-- Begin STORED RECORDS --

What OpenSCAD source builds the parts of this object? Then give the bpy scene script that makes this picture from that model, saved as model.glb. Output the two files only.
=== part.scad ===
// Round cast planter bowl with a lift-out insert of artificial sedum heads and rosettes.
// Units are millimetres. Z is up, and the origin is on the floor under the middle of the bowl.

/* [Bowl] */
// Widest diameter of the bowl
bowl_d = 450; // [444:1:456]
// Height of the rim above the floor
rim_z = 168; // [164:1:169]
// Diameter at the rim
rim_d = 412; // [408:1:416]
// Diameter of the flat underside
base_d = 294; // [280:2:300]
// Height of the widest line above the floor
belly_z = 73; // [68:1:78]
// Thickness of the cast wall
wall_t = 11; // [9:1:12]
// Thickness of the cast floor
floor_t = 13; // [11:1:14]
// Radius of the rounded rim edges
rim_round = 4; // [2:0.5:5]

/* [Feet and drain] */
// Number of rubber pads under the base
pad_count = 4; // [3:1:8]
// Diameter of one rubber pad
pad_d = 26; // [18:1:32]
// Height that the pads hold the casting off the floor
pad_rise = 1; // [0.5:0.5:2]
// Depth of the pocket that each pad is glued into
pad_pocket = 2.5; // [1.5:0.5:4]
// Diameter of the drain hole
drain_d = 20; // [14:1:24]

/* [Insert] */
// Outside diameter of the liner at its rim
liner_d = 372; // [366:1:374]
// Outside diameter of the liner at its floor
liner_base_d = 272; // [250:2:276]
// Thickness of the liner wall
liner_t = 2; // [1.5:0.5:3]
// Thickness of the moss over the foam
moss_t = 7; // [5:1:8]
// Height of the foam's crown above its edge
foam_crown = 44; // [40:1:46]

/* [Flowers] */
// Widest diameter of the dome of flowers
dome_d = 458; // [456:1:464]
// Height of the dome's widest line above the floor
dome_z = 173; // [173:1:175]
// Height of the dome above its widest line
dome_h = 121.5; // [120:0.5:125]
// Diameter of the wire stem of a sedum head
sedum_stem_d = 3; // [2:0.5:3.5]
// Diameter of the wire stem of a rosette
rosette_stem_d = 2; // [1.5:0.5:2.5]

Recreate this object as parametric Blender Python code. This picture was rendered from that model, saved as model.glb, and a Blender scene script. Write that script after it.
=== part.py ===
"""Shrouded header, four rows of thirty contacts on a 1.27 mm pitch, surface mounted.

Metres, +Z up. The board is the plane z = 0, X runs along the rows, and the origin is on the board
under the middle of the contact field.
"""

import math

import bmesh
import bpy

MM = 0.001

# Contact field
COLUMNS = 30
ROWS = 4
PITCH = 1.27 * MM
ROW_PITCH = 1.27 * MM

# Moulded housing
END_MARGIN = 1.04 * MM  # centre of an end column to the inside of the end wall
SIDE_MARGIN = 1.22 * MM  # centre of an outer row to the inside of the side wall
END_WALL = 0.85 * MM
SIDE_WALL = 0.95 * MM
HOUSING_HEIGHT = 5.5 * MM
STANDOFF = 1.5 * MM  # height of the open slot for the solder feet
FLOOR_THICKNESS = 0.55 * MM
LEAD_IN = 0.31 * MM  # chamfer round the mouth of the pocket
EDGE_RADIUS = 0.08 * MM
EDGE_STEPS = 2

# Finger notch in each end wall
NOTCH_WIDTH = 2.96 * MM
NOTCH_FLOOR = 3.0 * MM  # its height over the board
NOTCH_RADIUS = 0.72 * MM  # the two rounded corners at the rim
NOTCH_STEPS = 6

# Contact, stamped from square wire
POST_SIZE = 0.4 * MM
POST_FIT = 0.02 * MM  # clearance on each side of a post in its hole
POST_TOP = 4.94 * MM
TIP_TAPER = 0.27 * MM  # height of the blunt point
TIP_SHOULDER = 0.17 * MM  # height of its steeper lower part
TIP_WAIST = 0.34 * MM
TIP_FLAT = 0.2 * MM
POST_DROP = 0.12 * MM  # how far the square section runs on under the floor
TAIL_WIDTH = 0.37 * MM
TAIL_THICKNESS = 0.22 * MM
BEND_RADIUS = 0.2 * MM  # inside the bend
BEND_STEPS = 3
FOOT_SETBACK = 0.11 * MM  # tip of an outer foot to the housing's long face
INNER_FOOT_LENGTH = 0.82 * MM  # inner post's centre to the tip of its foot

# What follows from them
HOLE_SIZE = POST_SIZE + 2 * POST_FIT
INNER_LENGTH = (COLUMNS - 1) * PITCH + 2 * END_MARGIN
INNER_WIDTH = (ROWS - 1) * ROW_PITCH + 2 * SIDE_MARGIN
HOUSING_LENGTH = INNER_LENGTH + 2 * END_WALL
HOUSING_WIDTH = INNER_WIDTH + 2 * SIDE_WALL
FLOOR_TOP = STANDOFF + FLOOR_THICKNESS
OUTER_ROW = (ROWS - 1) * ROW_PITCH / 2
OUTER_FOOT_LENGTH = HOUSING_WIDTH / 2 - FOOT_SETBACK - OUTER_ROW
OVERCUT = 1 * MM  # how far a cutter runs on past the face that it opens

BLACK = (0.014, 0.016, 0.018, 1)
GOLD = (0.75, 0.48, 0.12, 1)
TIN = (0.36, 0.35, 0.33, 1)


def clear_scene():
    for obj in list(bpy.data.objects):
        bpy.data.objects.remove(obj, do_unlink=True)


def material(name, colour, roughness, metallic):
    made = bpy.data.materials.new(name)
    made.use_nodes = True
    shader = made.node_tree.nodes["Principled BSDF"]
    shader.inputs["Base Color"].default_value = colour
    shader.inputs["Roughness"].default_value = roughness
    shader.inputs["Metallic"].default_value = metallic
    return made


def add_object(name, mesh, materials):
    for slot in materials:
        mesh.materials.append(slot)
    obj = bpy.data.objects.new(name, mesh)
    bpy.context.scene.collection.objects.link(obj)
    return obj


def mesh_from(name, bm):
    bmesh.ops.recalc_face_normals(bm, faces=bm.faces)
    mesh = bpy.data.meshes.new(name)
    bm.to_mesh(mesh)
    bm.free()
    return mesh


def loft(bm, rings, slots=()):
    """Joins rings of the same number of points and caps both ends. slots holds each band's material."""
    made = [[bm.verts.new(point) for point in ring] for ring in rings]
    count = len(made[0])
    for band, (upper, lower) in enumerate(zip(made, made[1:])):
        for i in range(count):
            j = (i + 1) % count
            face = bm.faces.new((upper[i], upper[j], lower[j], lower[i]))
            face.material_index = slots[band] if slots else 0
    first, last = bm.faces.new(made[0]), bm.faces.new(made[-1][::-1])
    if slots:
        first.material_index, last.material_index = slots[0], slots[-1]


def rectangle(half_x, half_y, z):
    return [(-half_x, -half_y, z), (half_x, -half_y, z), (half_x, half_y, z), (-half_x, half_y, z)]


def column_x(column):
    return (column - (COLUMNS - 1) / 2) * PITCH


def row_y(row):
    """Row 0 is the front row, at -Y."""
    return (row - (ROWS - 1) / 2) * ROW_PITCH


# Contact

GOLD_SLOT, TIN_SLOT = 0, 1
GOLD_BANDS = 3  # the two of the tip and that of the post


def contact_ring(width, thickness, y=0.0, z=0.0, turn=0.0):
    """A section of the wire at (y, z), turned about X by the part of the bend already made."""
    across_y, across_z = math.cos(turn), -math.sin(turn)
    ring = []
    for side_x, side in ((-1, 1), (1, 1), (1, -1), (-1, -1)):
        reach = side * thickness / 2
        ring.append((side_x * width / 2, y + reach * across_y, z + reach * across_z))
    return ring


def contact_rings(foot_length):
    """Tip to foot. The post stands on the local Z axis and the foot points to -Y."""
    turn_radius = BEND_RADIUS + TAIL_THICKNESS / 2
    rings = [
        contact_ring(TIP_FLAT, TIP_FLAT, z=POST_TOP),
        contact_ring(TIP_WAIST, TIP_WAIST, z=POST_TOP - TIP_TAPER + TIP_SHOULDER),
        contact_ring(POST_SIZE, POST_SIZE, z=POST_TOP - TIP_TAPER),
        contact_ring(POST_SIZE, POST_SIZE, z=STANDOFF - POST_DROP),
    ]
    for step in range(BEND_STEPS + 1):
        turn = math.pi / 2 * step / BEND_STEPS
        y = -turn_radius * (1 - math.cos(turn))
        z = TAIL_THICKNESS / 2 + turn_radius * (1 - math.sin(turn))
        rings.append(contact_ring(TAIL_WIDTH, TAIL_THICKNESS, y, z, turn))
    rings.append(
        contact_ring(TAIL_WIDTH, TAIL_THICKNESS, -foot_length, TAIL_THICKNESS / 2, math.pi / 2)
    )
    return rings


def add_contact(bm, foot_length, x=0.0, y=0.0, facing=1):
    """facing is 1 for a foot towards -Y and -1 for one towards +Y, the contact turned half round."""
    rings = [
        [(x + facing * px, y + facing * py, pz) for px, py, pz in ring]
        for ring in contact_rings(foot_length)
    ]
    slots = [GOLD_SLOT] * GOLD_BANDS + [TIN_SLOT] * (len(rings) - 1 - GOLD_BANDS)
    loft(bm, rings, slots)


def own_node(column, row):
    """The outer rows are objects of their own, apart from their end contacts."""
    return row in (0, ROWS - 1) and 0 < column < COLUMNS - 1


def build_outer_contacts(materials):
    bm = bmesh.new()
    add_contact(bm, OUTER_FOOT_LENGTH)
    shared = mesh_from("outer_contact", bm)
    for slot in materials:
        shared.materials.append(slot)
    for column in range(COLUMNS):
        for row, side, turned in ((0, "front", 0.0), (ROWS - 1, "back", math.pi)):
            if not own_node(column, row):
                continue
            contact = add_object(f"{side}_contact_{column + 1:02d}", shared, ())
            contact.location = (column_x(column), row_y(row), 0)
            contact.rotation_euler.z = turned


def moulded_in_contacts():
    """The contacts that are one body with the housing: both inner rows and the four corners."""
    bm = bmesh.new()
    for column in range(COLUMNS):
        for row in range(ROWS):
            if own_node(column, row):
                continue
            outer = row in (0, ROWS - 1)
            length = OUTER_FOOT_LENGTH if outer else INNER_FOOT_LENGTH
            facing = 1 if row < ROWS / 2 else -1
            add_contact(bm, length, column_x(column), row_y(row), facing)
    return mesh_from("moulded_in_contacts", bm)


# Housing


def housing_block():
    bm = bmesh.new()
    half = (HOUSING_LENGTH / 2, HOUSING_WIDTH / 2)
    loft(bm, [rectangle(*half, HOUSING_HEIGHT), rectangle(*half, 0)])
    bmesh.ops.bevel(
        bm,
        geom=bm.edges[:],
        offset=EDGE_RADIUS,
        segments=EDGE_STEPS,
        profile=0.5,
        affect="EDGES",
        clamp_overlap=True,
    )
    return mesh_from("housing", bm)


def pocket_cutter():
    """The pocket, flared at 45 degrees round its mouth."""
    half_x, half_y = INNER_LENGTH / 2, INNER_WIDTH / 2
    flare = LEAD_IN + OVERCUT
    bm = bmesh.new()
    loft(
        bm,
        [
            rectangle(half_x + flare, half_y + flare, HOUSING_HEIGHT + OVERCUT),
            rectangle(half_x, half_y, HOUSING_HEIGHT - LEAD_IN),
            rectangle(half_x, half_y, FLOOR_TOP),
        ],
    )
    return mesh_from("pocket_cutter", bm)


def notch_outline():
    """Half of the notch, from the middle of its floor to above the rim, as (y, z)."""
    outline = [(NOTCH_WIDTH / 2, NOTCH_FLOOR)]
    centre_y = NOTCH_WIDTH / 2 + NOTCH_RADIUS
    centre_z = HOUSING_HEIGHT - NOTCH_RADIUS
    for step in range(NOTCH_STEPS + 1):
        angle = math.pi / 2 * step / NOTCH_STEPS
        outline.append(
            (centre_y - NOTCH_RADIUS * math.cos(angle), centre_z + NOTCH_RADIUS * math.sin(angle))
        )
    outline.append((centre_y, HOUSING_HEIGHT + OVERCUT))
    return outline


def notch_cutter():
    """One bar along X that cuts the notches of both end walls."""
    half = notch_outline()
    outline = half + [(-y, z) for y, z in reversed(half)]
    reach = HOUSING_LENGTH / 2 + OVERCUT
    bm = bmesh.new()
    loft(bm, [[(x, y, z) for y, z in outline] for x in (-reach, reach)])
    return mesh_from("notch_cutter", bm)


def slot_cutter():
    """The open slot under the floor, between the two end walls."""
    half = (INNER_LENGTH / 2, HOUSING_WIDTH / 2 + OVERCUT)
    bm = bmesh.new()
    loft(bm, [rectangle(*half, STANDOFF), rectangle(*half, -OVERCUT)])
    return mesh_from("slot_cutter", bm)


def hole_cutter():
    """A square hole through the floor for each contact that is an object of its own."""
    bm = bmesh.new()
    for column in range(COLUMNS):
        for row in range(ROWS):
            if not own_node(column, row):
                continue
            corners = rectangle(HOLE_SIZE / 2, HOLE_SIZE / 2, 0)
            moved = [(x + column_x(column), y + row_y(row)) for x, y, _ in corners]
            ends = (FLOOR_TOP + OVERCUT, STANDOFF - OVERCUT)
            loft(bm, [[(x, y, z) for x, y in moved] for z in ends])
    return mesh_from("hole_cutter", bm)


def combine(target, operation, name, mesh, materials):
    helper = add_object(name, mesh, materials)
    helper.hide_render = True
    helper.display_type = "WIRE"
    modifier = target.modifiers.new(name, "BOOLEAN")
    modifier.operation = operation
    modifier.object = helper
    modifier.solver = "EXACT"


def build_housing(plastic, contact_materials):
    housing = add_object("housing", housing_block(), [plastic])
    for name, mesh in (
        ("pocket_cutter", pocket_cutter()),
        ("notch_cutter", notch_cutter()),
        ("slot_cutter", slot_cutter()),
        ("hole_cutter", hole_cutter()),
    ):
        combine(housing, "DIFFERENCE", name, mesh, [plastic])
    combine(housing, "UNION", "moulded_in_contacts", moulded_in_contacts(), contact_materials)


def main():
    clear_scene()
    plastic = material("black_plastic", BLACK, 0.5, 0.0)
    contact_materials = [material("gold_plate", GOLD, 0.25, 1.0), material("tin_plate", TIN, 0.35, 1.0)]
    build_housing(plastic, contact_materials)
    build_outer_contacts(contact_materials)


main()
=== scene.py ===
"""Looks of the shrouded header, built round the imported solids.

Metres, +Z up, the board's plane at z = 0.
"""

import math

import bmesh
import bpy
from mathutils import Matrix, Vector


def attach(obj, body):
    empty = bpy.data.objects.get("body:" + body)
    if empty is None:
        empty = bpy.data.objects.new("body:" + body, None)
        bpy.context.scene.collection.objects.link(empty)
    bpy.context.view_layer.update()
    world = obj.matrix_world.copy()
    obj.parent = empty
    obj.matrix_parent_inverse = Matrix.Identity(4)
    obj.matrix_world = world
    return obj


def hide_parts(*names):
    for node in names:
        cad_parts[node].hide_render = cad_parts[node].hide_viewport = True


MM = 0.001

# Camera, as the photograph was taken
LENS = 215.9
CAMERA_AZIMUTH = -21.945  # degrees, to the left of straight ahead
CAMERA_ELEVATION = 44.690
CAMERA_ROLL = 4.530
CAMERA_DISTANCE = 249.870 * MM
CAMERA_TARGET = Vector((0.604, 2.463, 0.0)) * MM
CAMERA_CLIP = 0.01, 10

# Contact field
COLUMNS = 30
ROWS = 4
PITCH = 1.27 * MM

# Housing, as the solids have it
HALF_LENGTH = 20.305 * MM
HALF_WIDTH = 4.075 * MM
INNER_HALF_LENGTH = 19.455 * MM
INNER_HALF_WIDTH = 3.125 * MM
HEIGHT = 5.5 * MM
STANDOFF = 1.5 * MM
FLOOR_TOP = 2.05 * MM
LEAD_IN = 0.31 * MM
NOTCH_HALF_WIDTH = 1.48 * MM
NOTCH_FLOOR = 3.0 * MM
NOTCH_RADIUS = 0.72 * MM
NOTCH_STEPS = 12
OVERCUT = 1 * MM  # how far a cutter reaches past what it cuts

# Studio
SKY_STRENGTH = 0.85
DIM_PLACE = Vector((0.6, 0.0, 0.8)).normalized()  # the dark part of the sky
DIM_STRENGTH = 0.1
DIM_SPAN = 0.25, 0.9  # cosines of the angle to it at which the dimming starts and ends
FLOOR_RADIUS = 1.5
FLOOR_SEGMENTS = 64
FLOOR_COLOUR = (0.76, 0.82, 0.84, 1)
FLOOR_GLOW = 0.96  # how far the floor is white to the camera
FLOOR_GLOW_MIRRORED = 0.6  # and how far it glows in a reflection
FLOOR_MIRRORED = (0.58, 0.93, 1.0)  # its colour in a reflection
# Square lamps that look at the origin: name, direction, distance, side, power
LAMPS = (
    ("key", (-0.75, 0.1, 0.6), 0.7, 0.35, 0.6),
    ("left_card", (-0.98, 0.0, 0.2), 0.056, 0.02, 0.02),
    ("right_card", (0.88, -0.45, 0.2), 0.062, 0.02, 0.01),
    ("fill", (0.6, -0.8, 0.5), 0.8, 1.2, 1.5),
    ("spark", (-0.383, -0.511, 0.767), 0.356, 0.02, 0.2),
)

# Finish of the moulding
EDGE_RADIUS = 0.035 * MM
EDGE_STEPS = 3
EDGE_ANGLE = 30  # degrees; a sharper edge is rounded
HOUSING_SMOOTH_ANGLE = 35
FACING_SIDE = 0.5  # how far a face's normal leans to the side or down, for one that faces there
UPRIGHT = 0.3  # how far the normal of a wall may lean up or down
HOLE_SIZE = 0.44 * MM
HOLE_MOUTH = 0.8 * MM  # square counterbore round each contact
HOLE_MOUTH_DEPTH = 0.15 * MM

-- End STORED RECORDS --

> **TASK INSTRUCTIONS**
Set down, without any change, only the lines from the line that holds "for name, mesh" through the line that holds "bpy.context.view_layer.update()", both lines included.

> **RESULT OF THE EXERCISE**
    for name, mesh in (
        ("pocket_cutter", pocket_cutter()),
        ("notch_cutter", notch_cutter()),
        ("slot_cutter", slot_cutter()),
        ("hole_cutter", hole_cutter()),
    ):
        combine(housing, "DIFFERENCE", name, mesh, [plastic])
    combine(housing, "UNION", "moulded_in_contacts", moulded_in_contacts(), contact_materials)


def main():
    clear_scene()
    plastic = material("black_plastic", BLACK, 0.5, 0.0)
    contact_materials = [material("gold_plate", GOLD, 0.25, 1.0), material("tin_plate", TIN, 0.35, 1.0)]
    build_housing(plastic, contact_materials)
    build_outer_contacts(contact_materials)


main()
=== scene.py ===
"""Looks of the shrouded header, built round the imported solids.

Metres, +Z up, the board's plane at z = 0.
"""

import math

import bmesh
import bpy
from mathutils import Matrix, Vector


def attach(obj, body):
    empty = bpy.data.objects.get("body:" + body)
    if empty is None:
        empty = bpy.data.objects.new("body:" + body, None)
        bpy.context.scene.collection.objects.link(empty)
    bpy.context.view_layer.update()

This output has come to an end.